For the lab here we provision a vm instance in AWS in advance. Here’s the terraform script for it. The output of the script will be the public ip address of the vm, which needs to be communicated to the students (they set an environment variable named MONGODB_HOST).

I like to review the lab in two parts:

  1. explain the mechanics of pushing the app, viewing the /v2/catalog endpoint, registering the service broker, and otherwise making things work

  2. explain the code that impelments what the service broker does (creating databases, users)

I also like to ask students to create a custom album in spring-music and ssh into the mongo vm, and find that record for them, as a sort of validation that the data is indeed being persisted in their own db.

This also gives me the chance to talk about and explain the --guid flag in many of the cf commands.

4.14. Module: Continuous Delivery

With respect to the lab, students here have two options: they can run a jenkins instance locally on their machine (the hard way), or use a jenkins instance that’s already provisioned for them. In my experience, the latter option is a lot simpler and goes a whole lot smoother. So encourage students to use your aws-provisioned instance of jenkins. Here’s the terraform script.
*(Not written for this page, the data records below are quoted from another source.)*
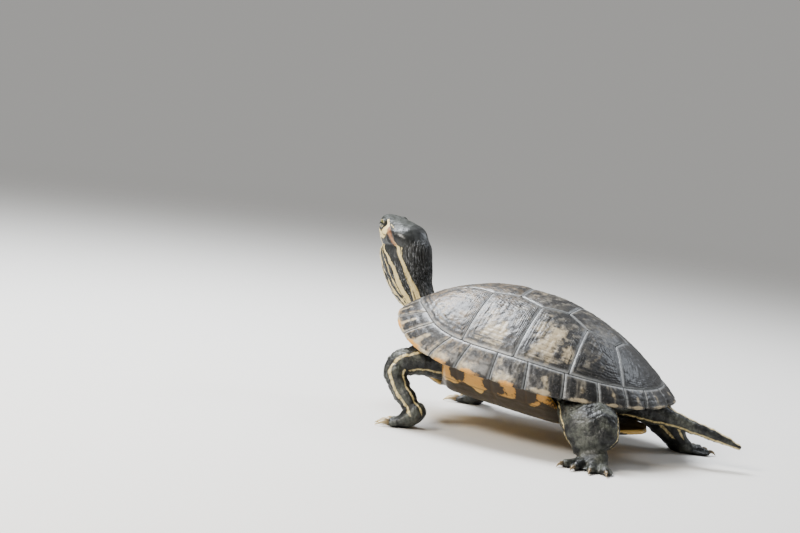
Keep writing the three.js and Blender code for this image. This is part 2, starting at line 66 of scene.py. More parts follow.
def make_camera():
    yaw, elevation = CAMERA_YAW, CAMERA_ELEVATION
    right = Vector((-math.cos(yaw), -math.sin(yaw), 0))
    back = Vector((-math.sin(yaw) * math.cos(elevation), math.cos(yaw) * math.cos(elevation),
                   math.sin(elevation)))
    up = back.cross(right)
    right, up = (right * math.cos(CAMERA_ROLL) + up * math.sin(CAMERA_ROLL),
                 up * math.cos(CAMERA_ROLL) - right * math.sin(CAMERA_ROLL))

    # The lens looks through the middle of the picture, which is up and left of the shell's origin.
    aside = (IMAGE_SIZE[0] / 2 - SHELL_ORIGIN_PIXEL[0]) / FOCAL_PIXELS
    above = (SHELL_ORIGIN_PIXEL[1] - IMAGE_SIZE[1] / 2) / FOCAL_PIXELS
    forward = (-back + right * aside + up * above).normalized()
    up = (up - forward * up.dot(forward)).normalized()
    axes = Matrix((forward.cross(up), up, -forward)).transposed().to_4x4()

    data = bpy.data.cameras.new("camera")
    data.sensor_width = SENSOR_WIDTH
    data.lens = SENSOR_WIDTH * FOCAL_PIXELS / IMAGE_SIZE[0]
    data.clip_start, data.clip_end = 0.01, 60
    camera = linked("camera", data)
    camera.matrix_world = SHELL @ Matrix.Translation(back * CAMERA_DISTANCE) @ axes
    bpy.context.scene.camera = camera


# ---- materials
class Nodes:
    """A material's node tree, built by short calls. Most give back the socket that they make."""

    def __init__(self, name):
        self.material = bpy.data.materials.new(name)
        self.material.use_nodes = True
        self.tree = self.material.node_tree
        self.shader = self.tree.nodes["Principled BSDF"]
        self.place = self.make("ShaderNodeTexCoord", "Object")
        self.colour = None                 # what is painted so far

    def make(self, kind, output, inputs=None, **settings):
        """Adds a node, fills its inputs, given by name or number, and gives back one of its outputs."""
        node = self.tree.nodes.new(kind)
        for key, value in settings.items():
            setattr(node, key, value)
        for key, value in (inputs or {}).items():
            self.put(node.inputs[key], value)
        return node.outputs[output]

    def put(self, socket, value):
        if isinstance(value, bpy.types.NodeSocket):
            self.tree.links.new(value, socket)
        else:
            socket.default_value = (*value, 1) if isinstance(value, tuple) else value

    def field(self, name):
        """A number kept on each vertex of the mesh."""
        return self.make("ShaderNodeAttribute", "Fac", attribute_name=name)

    def noise(self, size, detail, roughness, vector=None, distortion=0.0):
        """Cloudy noise from 0 to 1 with features about `size` mm across."""
        return self.make("ShaderNodeTexNoise", "Fac", {
            "Vector": self.place if vector is None else vector, "Scale": 1 / (size * MM), "Detail": detail,
            "Roughness": roughness, "Distortion": distortion})

    def math(self, operation, a, b=0.0):
        return self.make("ShaderNodeMath", 0, {0: a, 1: b}, operation=operation)

    def plus(self, a, b):
        return self.math("ADD", a, b)

    def minus(self, a, b):
        return self.math("SUBTRACT", a, b)

    def times(self, a, b):
        return self.math("MULTIPLY", a, b)

    def step(self, value, low, high):
        """0 below low, 1 above high, smooth between them; falls when low is above high."""
        return self.make("ShaderNodeMapRange", "Result", {
            "Value": value, "From Min": min(low, high), "From Max": max(low, high),
            "To Min": float(low > high), "To Max": float(low < high)}, interpolation_type="SMOOTHSTEP")

    def mix(self, share, a, b):
        return self.make("ShaderNodeMix", 2, {0: share, 6: a, 7: b}, data_type="RGBA", clamp_factor=True)

    def ragged(self, name, noise, amount):
        """A field whose level strays with a noise, by half the amount either way."""
        return self.plus(self.field(name), self.times(self.minus(noise, 0.5), amount))

    def paint(self, share, colour, strength=1.0):
        """Lays a colour over what is painted so far."""
        share = share if strength == 1 else self.times(share, strength)
        self.colour = self.mix(share, self.colour, colour)

    def bump(self, height, depth, strength):
        """Relief `depth` mm deep."""
        inputs = {"Height": height, "Distance": depth * MM, "Strength": strength}
        self.put(self.shader.inputs["Normal"], self.make("ShaderNodeBump", "Normal", inputs))

    def finish(self, **sockets):
        """Sets sockets of the shader, such as roughness=..., and gives back the material."""
        for key, value in {"base_color": self.colour, **sockets}.items():
            self.put(self.shader.inputs[key.replace("_", " ").title().replace("Ior", "IOR")], value)
        return self.material


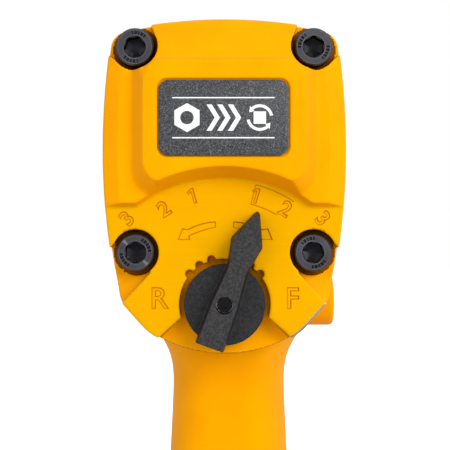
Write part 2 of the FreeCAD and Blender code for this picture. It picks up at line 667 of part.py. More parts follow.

For the presentation, I often go beyond what the slides offer.

TODO: retrofit the slide deck to include additional information: pictures of teams working in an agile fashion, radiators on dev floors, a screenshot of a build pipeline, mike cohn’s test pyramid, perhaps a photo of mary popendieck to go along with her quote, and the name of the book from which the quote was taken, etc..

4.15. Module: Route Service

This module targets a distinct feature of cloudfoundry and works well. Students often have difficulty with the basics: they often will fail to run a "cf help" on a new command before invoking it, or are confused by the syntax of a command, that one must specify the domain name and hostname separately. They often also struggle with taking an example instruction and revising it correctly so that it uses their application’s hostname, for example.